At the time hundreds of journalists from across the world were swarming about in Washington, talking to dignitaries and politicians. But Breslin went to the working-class man who considered it an honour to bury the president, and the story said volumes about what the death of Kennedy meant to America.

Today, we too often neglect to try to find the ‘gravedigger’ in a story, the common “man (or woman) in the street” who can add an unexpected touch of realism to a big event.

PR has a lot to learn from Jimmy Breslin’s ‘shoe-leather approach’ to his craft, which he says he learned from his days as a sportswriter with The Long Island Daily Press:

“The most important thing you have is your two feet. Your column is your two feet first … because the story is never on the first floor of the building.”
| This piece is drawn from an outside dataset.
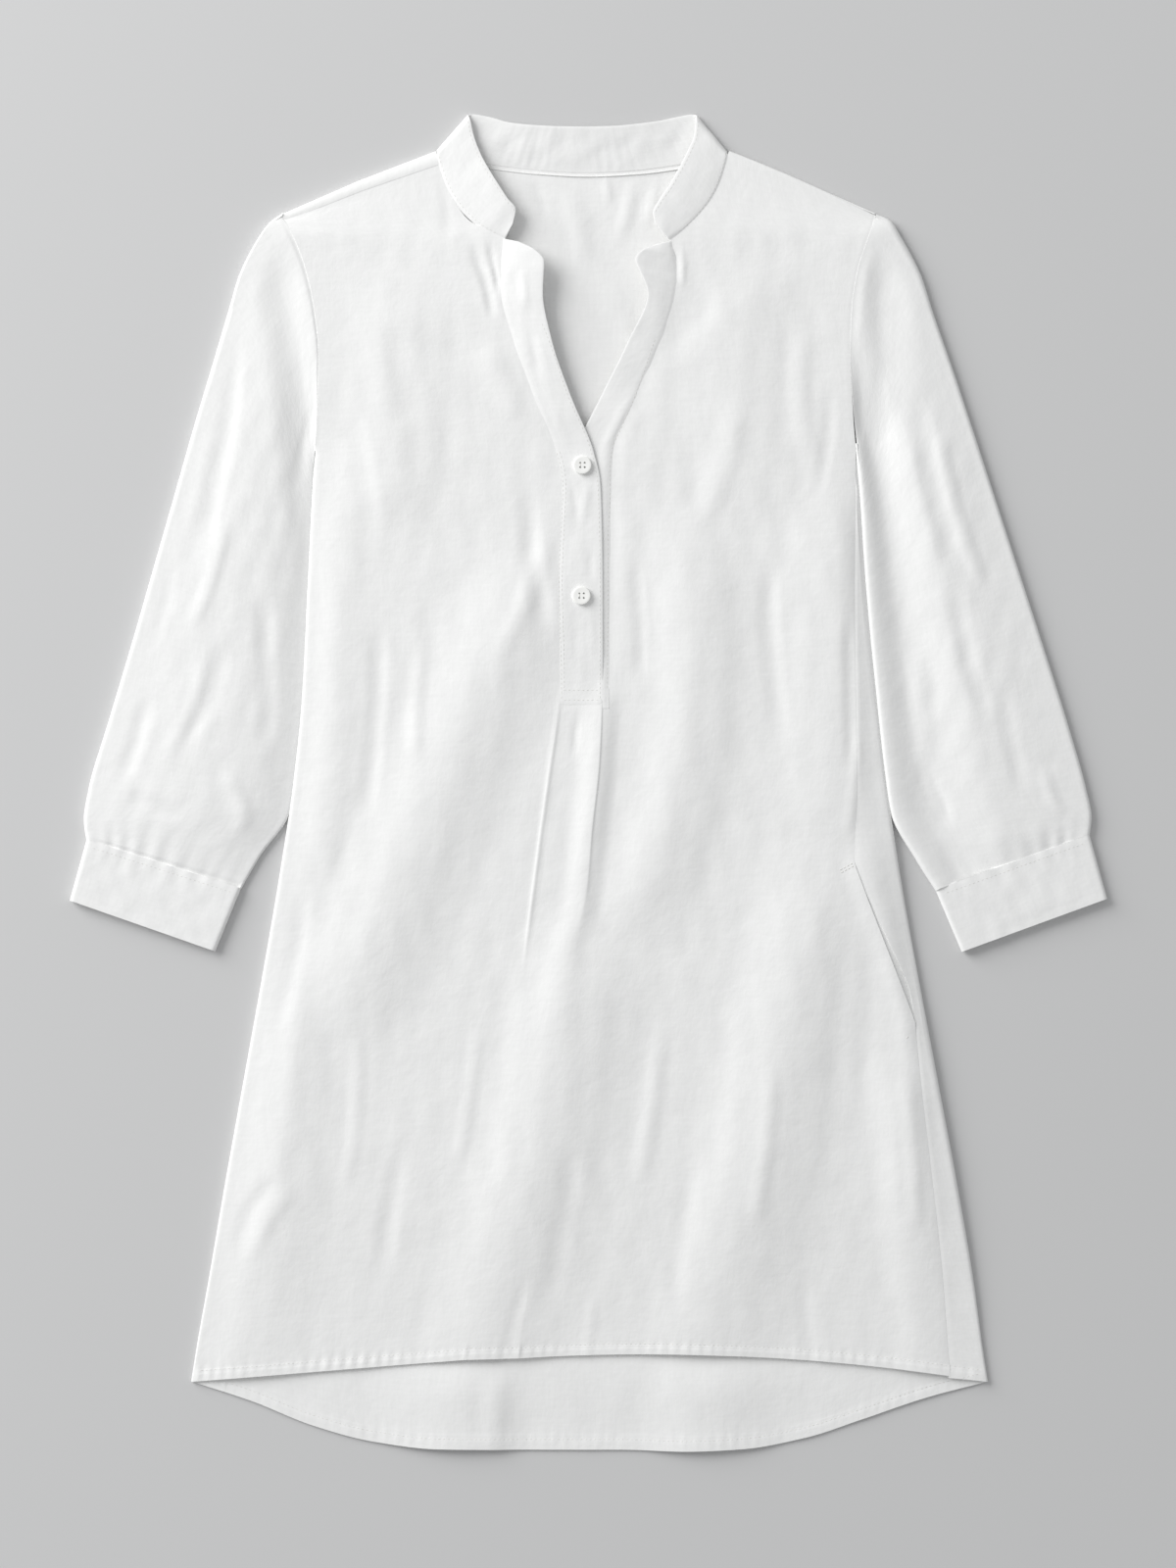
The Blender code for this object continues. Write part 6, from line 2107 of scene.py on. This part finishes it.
SLEEVE_SEAM = {"seam_step": -0.3, "seam_dip": 0.55}
SLEEVE_DIP = {"ridge_at": 0.47, "dip_at": 0.36, "dip_top": 2, "inner_top": 5.9,
              "seam_step": -0.12, "seam_dip": 0.05}
CUFF_LEFT = {"outer": (-338.1, -76.9), "inner": (-243.2, -110.1)}
CUFF_RIGHT = {"outer": (338.8, -75.7), "inner": (243.8, -110.4)}


def main() -> None:
    """Build the blouse, its sewing, its buttons and the studio."""
    Studio().build()
    form = BodyForm()
    body, band = WovenLinen("white_linen").build(), WovenLinen("white_linen_band").build()
    resin, thread = MouldedResin().build(), SewingThread().build()

    front_panel = FrontPanel(form)
    front = front_panel.build(body)
    back = BackPanel(form).build(body)
    placket = Placket(front_panel)
    over, under = placket.build(band)
    collar_band = Collar(form)
    collar = collar_band.build(band)
    cord = collar_band.seam(band)
    facing = PocketFacing(form).build(body)
    sleeves, cuffs, makers = [], [], []
    for side, rings, creases, word, cuff_sizes in (
            (Side.LEFT, SLEEVE_LEFT, SLEEVE_LEFT_CREASES, "left", CUFF_LEFT),
            (Side.RIGHT, SLEEVE_RIGHT, SLEEVE_RIGHT_CREASES, "right", CUFF_RIGHT)):
        sleeve = Sleeve(form, side, rings, creases, f"sleeve_{word}_shell", f"sleeve_{word}",
                        **(SLEEVE_DIP if side is Side.RIGHT else SLEEVE_SEAM))
        sleeves.append(sleeve.build(body))
        makers.append(Cuff(rings, name=f"cuff_{word}_shell", node=f"cuff_{word}", **cuff_sizes))
        cuffs.append(makers[-1].build(band))

    sewing = Sewing(thread)
    body_top = TopSide([front, back, over, under, facing])
    hem_front, hem_back = sewing.hem_lines(form, Hem())
    seams_front = sewing.sew("front_hem_stitches", body_top, [hem_front])
    seams_back = sewing.sew("back_hem_stitches", TopSide([back]), [hem_back])
    seams_over = sewing.sew("placket_stitches", body_top,
                            [sewing.placket_left, sewing.placket_twin, sewing.placket_fold,
                             sewing.box_top, sewing.box_foot])
    seams_under = sewing.sew("underlap_stitches", body_top, [sewing.underlap])
    tacks = sewing.sew("pocket_tacks", body_top,
                       [sewing.tack_upper, sewing.tack_lower, sewing.tack_foot],
                       pitch=2.5, radius=0.26, length=2.6)
    seams_collar = sewing.sew("collar_stitches", TopSide([collar]),
                              sewing.collar_lines(collar_band, 0.93)
                              + sewing.collar_lines(collar_band, 0.08))
    seams_cuffs = [sewing.sew(f"cuff_{word}_stitches", TopSide([cuff]), sewing.cuff_lines(maker))
                   for word, cuff, maker in zip(("left", "right"), cuffs, makers)]

    for name, x, y in (("button_upper", -3.6, 206.8), ("button_lower", -4.2, 121.7)):
        ShirtButton(f"{name}_disc", name, x, y).build(placket, resin, thread)


if __name__ == "__main__":
    logging.basicConfig(level=logging.INFO, format="%(message)s")
    main()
Too many of us, especially those in the political domain, are Googling or reading focus group reports – instead of using our shoe leather (climbing stairs, for example) to get stories.

Our job in PR is to tell our clients’ stories. If we simply rely on desktop research, we’re not adding anything to a story that people couldn’t find themselves – and what we find is unlikely to touch the audience.

All of us involved in public relations need to wean ourselves from the internet and focus group reports. We need to hit the streets, shopping centres and school fetes – it is in these places we find stories – what people are thinking, what they like and what they don’t like.

By talking with the ‘gravedigger’, we not only find real stories that support those we tell on behalf of our clients, but we broaden our own life experience and understanding of the audience.

Many of us in PR don’t engage beyond our sphere of influence. Again, this is particularly true in political life where the networks barely extend beyond bureaucrats and inner-city apparatchiks.